Blessed is the way that leads to Little Swan, and yet like other roads to happy lands, it is hard to travel. Back and forth through the sparkling waters of Big Swan Creek I waded that day, over sharp stones and heavy sandbars. I followed dim paths from ford to ford, or now and then a roadway, seeking ever the trail to Palestine and the forgotten site of Newburg. Somewhere on the hills up there was a marble shaft on a granite pedestal to the memory of young Lewis, and that I sought.

Slater had heard of it. Bates remembered that it was “plumb in the middle of Lewis County,” but didn't know who was buried there. As I neared Palestine I met at last a teamster who twenty years before had explored up that way and had seen it.

“Some chap was murdered up there,” he said. “The place is ha’nted.” He didn't remember just where it was. “Keep on up Swan to Little Swan, and when you get up to the head of that, you cross the Trace again. Take the Trace Road, and when you get about two miles this side of Newburg—only the town ain’t there any more—it’ll be up to one side in the woods, like.”

A sign-board along the Trace
With these definite directions I wandered beside that beautiful creek. The mountainous hills grew higher with every mile, and frowned gorgeously over the clear waters. The forest grew more dense, the clearings smaller; and under bends of the bank, where the water was deepest, handsome, foot-long brook-trout sported in full view. Oh, it was a day to remember, this on Little Swan, and almost at the end of it, when my feet were sore and my muscles weary, I came to Grinder’s Creek and to the home of a woman who knew positively where the monument was. Her house was the nearest dwelling to it—two miles and a half away.

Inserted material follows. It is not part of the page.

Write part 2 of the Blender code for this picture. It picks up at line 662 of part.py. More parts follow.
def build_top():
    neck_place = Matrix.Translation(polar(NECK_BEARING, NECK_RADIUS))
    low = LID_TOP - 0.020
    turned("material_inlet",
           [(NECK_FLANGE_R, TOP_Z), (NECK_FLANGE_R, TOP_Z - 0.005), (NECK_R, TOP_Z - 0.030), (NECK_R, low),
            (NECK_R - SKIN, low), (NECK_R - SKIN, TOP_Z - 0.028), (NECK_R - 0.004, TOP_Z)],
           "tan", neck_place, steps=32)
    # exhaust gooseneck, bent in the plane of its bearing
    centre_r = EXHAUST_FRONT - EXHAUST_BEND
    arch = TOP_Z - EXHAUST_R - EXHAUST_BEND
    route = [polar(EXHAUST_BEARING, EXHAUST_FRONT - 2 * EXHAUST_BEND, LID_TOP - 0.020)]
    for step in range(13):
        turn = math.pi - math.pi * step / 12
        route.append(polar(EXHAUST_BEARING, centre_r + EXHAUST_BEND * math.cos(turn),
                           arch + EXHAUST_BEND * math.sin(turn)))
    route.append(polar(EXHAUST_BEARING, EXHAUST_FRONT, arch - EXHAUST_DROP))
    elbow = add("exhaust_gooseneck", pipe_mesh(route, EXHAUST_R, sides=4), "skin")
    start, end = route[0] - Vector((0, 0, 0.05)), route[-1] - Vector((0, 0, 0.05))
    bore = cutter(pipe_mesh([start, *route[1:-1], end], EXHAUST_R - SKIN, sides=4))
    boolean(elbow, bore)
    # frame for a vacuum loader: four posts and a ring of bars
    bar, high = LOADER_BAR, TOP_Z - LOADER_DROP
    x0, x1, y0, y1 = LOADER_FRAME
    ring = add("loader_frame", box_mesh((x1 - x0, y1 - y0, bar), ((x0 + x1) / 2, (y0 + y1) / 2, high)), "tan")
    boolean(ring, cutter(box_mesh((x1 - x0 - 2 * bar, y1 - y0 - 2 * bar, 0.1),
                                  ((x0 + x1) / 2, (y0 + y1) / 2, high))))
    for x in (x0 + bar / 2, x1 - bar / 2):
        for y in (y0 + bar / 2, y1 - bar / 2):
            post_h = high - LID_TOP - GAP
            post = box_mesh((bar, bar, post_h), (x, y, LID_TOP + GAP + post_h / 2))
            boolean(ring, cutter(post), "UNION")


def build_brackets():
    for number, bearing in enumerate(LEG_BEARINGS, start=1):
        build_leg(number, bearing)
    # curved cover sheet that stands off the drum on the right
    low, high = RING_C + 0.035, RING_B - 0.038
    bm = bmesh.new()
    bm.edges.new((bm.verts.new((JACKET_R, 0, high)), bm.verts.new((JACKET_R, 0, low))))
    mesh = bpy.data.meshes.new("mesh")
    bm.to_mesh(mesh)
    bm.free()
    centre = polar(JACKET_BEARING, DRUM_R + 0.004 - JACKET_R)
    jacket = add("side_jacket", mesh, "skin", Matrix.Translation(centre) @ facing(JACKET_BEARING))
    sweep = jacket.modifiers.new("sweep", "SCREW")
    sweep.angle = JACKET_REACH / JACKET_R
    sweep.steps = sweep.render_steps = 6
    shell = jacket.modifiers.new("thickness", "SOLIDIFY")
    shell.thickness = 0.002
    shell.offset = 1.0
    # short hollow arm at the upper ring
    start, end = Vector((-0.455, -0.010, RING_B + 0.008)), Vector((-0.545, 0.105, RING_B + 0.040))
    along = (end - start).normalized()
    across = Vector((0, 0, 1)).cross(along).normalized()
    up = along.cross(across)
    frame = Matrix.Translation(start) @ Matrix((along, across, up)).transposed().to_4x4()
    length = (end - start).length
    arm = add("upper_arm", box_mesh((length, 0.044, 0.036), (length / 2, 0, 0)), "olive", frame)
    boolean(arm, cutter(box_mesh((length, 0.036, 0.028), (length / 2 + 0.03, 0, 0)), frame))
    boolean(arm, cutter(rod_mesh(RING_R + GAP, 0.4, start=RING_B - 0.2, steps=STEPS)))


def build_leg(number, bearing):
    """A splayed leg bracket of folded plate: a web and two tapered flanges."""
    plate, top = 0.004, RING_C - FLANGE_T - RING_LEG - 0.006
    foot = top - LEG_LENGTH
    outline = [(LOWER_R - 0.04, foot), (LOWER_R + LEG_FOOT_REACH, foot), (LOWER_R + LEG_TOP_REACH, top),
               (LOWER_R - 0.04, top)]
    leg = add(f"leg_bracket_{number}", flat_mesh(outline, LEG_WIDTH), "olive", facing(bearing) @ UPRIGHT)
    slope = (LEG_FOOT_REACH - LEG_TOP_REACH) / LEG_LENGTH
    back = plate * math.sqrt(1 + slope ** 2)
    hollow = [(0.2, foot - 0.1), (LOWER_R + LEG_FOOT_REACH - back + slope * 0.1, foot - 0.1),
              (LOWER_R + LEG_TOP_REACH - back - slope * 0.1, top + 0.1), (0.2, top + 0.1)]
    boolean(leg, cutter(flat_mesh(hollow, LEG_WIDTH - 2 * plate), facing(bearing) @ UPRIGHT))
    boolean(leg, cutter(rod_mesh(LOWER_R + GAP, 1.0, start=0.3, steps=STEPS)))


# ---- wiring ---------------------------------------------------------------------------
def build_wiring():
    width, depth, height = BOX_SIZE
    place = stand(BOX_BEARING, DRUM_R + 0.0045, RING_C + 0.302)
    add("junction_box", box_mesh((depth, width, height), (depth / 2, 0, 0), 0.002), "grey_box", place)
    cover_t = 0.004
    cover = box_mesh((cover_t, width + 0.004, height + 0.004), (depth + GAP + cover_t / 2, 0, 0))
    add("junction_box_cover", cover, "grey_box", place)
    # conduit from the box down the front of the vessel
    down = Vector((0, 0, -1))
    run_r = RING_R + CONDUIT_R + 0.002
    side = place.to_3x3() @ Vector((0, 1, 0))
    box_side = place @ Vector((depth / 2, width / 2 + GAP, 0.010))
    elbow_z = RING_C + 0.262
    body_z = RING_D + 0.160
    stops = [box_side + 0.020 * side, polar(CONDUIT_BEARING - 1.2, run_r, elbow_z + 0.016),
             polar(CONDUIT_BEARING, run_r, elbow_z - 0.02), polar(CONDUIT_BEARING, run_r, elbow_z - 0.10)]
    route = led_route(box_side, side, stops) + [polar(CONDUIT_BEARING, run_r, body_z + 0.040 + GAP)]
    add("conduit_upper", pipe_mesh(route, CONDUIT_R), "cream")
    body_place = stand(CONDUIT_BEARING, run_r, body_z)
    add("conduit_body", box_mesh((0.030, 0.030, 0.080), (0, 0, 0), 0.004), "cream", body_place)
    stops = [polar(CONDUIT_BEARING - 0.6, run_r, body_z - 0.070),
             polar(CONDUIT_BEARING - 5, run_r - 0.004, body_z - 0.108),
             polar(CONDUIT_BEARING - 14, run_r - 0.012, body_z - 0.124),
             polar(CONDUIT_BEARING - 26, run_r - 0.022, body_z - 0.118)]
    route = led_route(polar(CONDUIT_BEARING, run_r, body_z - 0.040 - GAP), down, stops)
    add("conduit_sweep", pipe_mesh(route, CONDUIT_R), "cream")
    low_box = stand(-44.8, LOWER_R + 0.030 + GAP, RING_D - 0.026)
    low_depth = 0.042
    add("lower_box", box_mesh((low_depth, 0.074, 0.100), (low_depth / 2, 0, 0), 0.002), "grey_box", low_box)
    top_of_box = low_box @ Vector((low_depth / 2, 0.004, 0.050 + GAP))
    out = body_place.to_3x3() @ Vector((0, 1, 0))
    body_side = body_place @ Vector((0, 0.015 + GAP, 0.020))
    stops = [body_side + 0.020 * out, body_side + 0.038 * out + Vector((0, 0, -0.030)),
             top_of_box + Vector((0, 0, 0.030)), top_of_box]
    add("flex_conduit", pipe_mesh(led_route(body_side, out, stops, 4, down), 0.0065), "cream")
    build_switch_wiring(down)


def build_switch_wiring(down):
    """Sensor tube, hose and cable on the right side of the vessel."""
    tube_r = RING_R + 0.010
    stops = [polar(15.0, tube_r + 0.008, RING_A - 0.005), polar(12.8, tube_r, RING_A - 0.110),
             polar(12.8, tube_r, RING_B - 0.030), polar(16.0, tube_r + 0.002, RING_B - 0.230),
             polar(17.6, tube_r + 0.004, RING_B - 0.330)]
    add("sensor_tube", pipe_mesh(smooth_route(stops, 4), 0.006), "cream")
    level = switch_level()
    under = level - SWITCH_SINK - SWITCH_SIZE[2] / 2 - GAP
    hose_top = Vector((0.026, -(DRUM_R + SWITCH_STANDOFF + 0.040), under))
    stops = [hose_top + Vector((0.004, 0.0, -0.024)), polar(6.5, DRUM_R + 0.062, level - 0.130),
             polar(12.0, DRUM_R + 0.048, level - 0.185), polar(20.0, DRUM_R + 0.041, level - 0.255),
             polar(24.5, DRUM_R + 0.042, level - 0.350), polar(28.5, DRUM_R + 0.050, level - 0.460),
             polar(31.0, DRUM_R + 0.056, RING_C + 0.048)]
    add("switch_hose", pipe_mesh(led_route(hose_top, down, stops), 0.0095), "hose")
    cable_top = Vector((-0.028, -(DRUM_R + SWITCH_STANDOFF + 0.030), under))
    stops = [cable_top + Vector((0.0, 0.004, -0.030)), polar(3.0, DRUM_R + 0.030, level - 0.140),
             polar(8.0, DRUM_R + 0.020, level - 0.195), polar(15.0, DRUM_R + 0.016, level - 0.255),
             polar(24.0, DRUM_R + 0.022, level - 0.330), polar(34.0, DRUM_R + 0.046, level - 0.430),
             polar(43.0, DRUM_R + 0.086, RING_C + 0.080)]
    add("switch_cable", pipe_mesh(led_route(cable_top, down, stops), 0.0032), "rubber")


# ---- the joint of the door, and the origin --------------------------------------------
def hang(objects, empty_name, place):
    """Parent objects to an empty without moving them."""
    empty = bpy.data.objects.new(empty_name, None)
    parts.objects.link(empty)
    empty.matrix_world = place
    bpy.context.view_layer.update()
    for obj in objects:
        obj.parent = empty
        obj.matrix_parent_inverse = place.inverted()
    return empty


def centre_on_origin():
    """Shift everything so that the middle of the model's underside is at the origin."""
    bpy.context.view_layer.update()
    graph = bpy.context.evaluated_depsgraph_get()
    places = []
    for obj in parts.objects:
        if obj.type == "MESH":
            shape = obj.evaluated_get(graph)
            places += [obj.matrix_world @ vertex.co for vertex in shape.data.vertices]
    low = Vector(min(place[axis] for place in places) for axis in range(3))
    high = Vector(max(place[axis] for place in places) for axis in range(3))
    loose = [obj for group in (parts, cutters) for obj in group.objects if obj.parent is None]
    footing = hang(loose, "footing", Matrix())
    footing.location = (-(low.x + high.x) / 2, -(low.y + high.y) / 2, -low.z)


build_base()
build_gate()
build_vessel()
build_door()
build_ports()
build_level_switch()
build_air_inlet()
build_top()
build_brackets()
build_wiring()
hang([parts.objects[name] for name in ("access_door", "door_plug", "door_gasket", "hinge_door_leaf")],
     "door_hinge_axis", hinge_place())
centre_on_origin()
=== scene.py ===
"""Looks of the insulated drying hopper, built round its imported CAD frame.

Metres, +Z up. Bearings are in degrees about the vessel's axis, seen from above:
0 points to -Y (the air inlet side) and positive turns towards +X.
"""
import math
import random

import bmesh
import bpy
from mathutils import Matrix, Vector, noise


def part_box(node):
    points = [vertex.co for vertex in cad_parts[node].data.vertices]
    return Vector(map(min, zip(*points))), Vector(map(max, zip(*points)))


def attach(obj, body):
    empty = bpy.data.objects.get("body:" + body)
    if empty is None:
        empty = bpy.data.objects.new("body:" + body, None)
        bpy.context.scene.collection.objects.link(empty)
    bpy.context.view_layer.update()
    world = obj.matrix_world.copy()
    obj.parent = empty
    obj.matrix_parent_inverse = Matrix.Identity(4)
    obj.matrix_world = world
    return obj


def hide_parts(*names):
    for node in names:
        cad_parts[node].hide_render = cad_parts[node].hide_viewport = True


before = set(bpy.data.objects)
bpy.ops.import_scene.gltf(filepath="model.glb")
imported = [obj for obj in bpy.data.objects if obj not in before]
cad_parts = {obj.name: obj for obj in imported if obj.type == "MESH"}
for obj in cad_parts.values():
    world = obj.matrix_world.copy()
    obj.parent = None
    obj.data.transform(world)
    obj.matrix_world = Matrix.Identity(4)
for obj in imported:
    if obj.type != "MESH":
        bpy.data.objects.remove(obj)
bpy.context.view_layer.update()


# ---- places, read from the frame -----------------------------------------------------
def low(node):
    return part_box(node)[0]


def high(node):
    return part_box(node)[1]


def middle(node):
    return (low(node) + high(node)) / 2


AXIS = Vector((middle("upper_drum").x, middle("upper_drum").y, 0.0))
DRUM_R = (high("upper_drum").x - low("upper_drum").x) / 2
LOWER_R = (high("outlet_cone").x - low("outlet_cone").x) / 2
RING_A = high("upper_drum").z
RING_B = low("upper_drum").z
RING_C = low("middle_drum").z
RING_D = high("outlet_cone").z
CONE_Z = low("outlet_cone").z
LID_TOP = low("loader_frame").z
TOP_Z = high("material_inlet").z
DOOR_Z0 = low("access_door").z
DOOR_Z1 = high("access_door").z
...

“You take not that little hog-trail by my fence,” she said, “nor that buggy-track across the creek, nor yet that real, plain path; but if you're good at paths the’s a trail runs between them and the creek. Take that up the creek, this side, till you come to where some water dreens down out of the rocks. Take right up the p’int there till you come to the hilltop, and strike back into the woods, and you’ll find it.”

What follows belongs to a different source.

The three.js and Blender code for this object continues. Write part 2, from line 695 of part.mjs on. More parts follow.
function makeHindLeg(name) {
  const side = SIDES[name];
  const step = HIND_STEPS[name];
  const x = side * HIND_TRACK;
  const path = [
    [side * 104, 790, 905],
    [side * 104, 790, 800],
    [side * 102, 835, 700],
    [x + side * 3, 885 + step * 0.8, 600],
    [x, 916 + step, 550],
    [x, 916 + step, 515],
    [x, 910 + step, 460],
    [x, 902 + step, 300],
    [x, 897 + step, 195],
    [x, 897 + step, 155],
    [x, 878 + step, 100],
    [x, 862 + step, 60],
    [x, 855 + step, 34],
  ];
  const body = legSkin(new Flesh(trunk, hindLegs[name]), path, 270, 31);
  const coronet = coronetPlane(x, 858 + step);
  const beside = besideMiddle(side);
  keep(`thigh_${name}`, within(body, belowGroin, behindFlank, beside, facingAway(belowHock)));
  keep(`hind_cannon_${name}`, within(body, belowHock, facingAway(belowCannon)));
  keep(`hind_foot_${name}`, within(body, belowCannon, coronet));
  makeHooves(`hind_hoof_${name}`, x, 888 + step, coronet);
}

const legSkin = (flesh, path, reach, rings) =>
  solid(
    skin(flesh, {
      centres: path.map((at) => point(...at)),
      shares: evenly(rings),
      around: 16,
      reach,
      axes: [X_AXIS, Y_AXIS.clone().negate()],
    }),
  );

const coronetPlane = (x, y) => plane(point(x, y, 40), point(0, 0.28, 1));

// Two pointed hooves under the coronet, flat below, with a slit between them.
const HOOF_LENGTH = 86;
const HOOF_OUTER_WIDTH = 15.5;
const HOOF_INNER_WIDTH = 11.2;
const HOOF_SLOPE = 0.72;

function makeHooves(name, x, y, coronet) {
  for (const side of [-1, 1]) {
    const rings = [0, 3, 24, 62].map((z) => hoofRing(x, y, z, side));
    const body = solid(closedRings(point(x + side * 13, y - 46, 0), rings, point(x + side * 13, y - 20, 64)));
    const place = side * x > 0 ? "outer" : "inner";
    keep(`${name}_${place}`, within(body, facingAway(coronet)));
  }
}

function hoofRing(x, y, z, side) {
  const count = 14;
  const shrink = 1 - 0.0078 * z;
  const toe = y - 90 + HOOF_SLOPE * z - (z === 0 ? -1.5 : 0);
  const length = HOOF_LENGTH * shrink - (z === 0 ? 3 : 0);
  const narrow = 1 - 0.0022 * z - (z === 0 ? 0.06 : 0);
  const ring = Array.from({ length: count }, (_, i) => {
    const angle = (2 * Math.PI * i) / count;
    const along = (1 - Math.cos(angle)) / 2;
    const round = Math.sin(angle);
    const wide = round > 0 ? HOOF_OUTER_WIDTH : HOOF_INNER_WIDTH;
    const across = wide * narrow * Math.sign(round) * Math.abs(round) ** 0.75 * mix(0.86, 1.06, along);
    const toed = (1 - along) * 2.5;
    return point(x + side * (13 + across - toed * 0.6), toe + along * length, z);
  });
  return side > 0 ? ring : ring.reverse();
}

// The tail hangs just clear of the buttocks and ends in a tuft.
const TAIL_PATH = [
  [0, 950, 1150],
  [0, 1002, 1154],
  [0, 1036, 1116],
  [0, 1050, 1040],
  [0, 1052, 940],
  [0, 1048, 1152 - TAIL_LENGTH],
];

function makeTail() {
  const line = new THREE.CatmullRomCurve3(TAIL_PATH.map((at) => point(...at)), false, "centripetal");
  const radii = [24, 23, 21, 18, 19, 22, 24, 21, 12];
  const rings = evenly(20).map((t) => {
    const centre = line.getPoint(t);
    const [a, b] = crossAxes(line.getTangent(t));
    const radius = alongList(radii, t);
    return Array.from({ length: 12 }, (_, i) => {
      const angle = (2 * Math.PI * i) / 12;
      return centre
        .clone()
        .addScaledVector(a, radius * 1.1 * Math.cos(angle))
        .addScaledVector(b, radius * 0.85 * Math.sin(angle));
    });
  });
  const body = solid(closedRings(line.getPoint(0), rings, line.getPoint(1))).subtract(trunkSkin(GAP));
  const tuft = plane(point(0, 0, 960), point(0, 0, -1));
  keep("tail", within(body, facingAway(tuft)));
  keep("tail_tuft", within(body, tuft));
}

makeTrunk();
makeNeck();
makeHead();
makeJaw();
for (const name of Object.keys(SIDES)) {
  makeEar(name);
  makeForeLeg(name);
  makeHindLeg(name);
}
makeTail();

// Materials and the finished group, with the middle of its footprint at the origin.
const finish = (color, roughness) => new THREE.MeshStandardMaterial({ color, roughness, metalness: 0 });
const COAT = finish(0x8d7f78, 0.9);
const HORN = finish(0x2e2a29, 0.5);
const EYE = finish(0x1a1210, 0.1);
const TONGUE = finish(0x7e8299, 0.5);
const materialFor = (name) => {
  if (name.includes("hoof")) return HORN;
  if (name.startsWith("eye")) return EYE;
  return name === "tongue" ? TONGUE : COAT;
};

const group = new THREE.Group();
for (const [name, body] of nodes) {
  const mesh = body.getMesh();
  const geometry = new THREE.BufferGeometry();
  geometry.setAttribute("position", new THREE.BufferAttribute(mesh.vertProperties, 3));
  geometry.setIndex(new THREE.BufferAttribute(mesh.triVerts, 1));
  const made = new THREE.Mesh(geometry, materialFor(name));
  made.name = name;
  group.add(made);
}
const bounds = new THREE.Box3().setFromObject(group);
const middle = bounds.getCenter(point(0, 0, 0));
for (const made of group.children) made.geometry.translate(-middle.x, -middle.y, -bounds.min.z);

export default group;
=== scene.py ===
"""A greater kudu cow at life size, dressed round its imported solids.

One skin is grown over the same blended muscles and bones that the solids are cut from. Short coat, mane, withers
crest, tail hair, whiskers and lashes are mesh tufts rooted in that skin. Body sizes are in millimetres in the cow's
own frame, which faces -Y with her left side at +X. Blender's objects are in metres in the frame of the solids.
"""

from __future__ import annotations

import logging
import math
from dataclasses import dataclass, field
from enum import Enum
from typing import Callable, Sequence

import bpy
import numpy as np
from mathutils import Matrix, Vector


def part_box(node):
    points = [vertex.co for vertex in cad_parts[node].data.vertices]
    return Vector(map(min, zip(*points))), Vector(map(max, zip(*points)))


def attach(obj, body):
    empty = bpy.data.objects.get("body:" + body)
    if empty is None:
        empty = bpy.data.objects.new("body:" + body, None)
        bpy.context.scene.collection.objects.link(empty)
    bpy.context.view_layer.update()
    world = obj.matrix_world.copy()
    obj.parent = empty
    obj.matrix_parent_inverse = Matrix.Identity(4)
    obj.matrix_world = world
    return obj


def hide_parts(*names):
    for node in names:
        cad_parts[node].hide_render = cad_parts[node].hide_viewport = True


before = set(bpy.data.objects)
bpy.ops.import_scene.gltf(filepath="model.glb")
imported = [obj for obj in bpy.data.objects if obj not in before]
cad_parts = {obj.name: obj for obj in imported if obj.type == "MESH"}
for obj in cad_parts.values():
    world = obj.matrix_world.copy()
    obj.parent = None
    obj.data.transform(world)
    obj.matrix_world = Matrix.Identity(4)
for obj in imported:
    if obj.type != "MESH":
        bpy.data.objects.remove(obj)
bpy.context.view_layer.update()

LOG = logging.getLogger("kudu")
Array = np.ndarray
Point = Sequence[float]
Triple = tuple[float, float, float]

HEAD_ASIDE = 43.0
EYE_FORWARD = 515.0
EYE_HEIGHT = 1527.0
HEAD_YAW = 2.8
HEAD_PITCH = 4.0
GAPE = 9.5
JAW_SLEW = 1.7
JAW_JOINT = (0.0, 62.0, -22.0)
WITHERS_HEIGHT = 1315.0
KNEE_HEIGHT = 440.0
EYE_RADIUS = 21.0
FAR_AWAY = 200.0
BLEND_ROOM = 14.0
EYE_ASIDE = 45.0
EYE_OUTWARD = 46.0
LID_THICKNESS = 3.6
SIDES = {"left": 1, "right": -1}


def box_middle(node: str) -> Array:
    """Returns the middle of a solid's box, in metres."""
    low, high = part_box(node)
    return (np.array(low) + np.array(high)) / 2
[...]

It was by such a way I went. The trail was very faint, but the water “dreened down” over a beautiful shale cliff, making a handsome cascade in a tiny, deep-green bower. I climbed the “p’int” with difficulty and struck back into the woods till a certain smoothness underfoot told me I was again on my road, forgotten here and never traveled, cumbered at frequent intervals by fallen trees, but so grooved and packed by a century of use that years of neglect could not efface it wholly. There was still light to take a picture, though here and there a song-bird, beginning his evening melody, accentuated the stillness. Suddenly I  saw it, dim and ghostly through the forest ahead, like the white specter of Lewis himself, here where he was slain.

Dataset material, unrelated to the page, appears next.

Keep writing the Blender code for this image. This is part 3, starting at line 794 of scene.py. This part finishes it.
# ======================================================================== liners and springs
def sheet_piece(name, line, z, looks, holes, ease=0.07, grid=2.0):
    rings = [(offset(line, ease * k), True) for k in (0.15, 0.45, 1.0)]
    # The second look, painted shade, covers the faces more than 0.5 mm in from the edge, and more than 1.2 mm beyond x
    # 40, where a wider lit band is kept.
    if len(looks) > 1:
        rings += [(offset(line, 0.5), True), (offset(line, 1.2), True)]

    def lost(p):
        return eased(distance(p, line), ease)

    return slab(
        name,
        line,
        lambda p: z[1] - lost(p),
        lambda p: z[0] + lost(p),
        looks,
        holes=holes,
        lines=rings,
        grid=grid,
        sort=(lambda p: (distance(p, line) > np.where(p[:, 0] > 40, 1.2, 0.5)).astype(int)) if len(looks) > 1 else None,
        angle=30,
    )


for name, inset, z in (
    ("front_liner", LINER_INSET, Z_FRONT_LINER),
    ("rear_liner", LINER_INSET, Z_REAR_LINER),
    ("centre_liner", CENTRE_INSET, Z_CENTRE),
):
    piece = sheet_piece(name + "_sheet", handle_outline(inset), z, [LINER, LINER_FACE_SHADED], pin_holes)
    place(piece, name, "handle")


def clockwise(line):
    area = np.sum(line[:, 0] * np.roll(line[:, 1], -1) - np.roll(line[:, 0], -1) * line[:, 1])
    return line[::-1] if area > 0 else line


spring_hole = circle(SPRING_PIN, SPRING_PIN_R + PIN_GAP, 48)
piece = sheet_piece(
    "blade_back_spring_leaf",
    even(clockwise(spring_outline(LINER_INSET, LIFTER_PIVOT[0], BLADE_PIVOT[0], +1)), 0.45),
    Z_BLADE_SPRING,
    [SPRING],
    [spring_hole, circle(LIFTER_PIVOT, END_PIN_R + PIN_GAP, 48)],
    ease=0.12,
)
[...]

It is a simple broken shaft, on a pile of rough granite that marks the ancient site of Grinder’s Tavern and the grave of the explorer. Half a hundred dilapidated gravestones surround it, relics of the time when what life there was in this region CENTERed in the now-deserted hamlet of Newburg.  A little clump of aged apple-trees, looking strangely out of keeping with their surroundings, and some run-wild shrubbery, show that in the old days something of a garden was maintained about the “stand.” To-day they seem to perform, with the gravestones, the task of keeping alive the memory of those who knew and honored Meriwether Lewis. But the monument itself, with this forest about it, silent, gloomy, deserted, represents as nothing else could the love of solitude, the melancholia, the taciturnity characteristic of the youth whose dust lies beneath it. Lewis’s spirit indeed seems to pervade the spot, and it is little wonder that the hill people believe it haunted.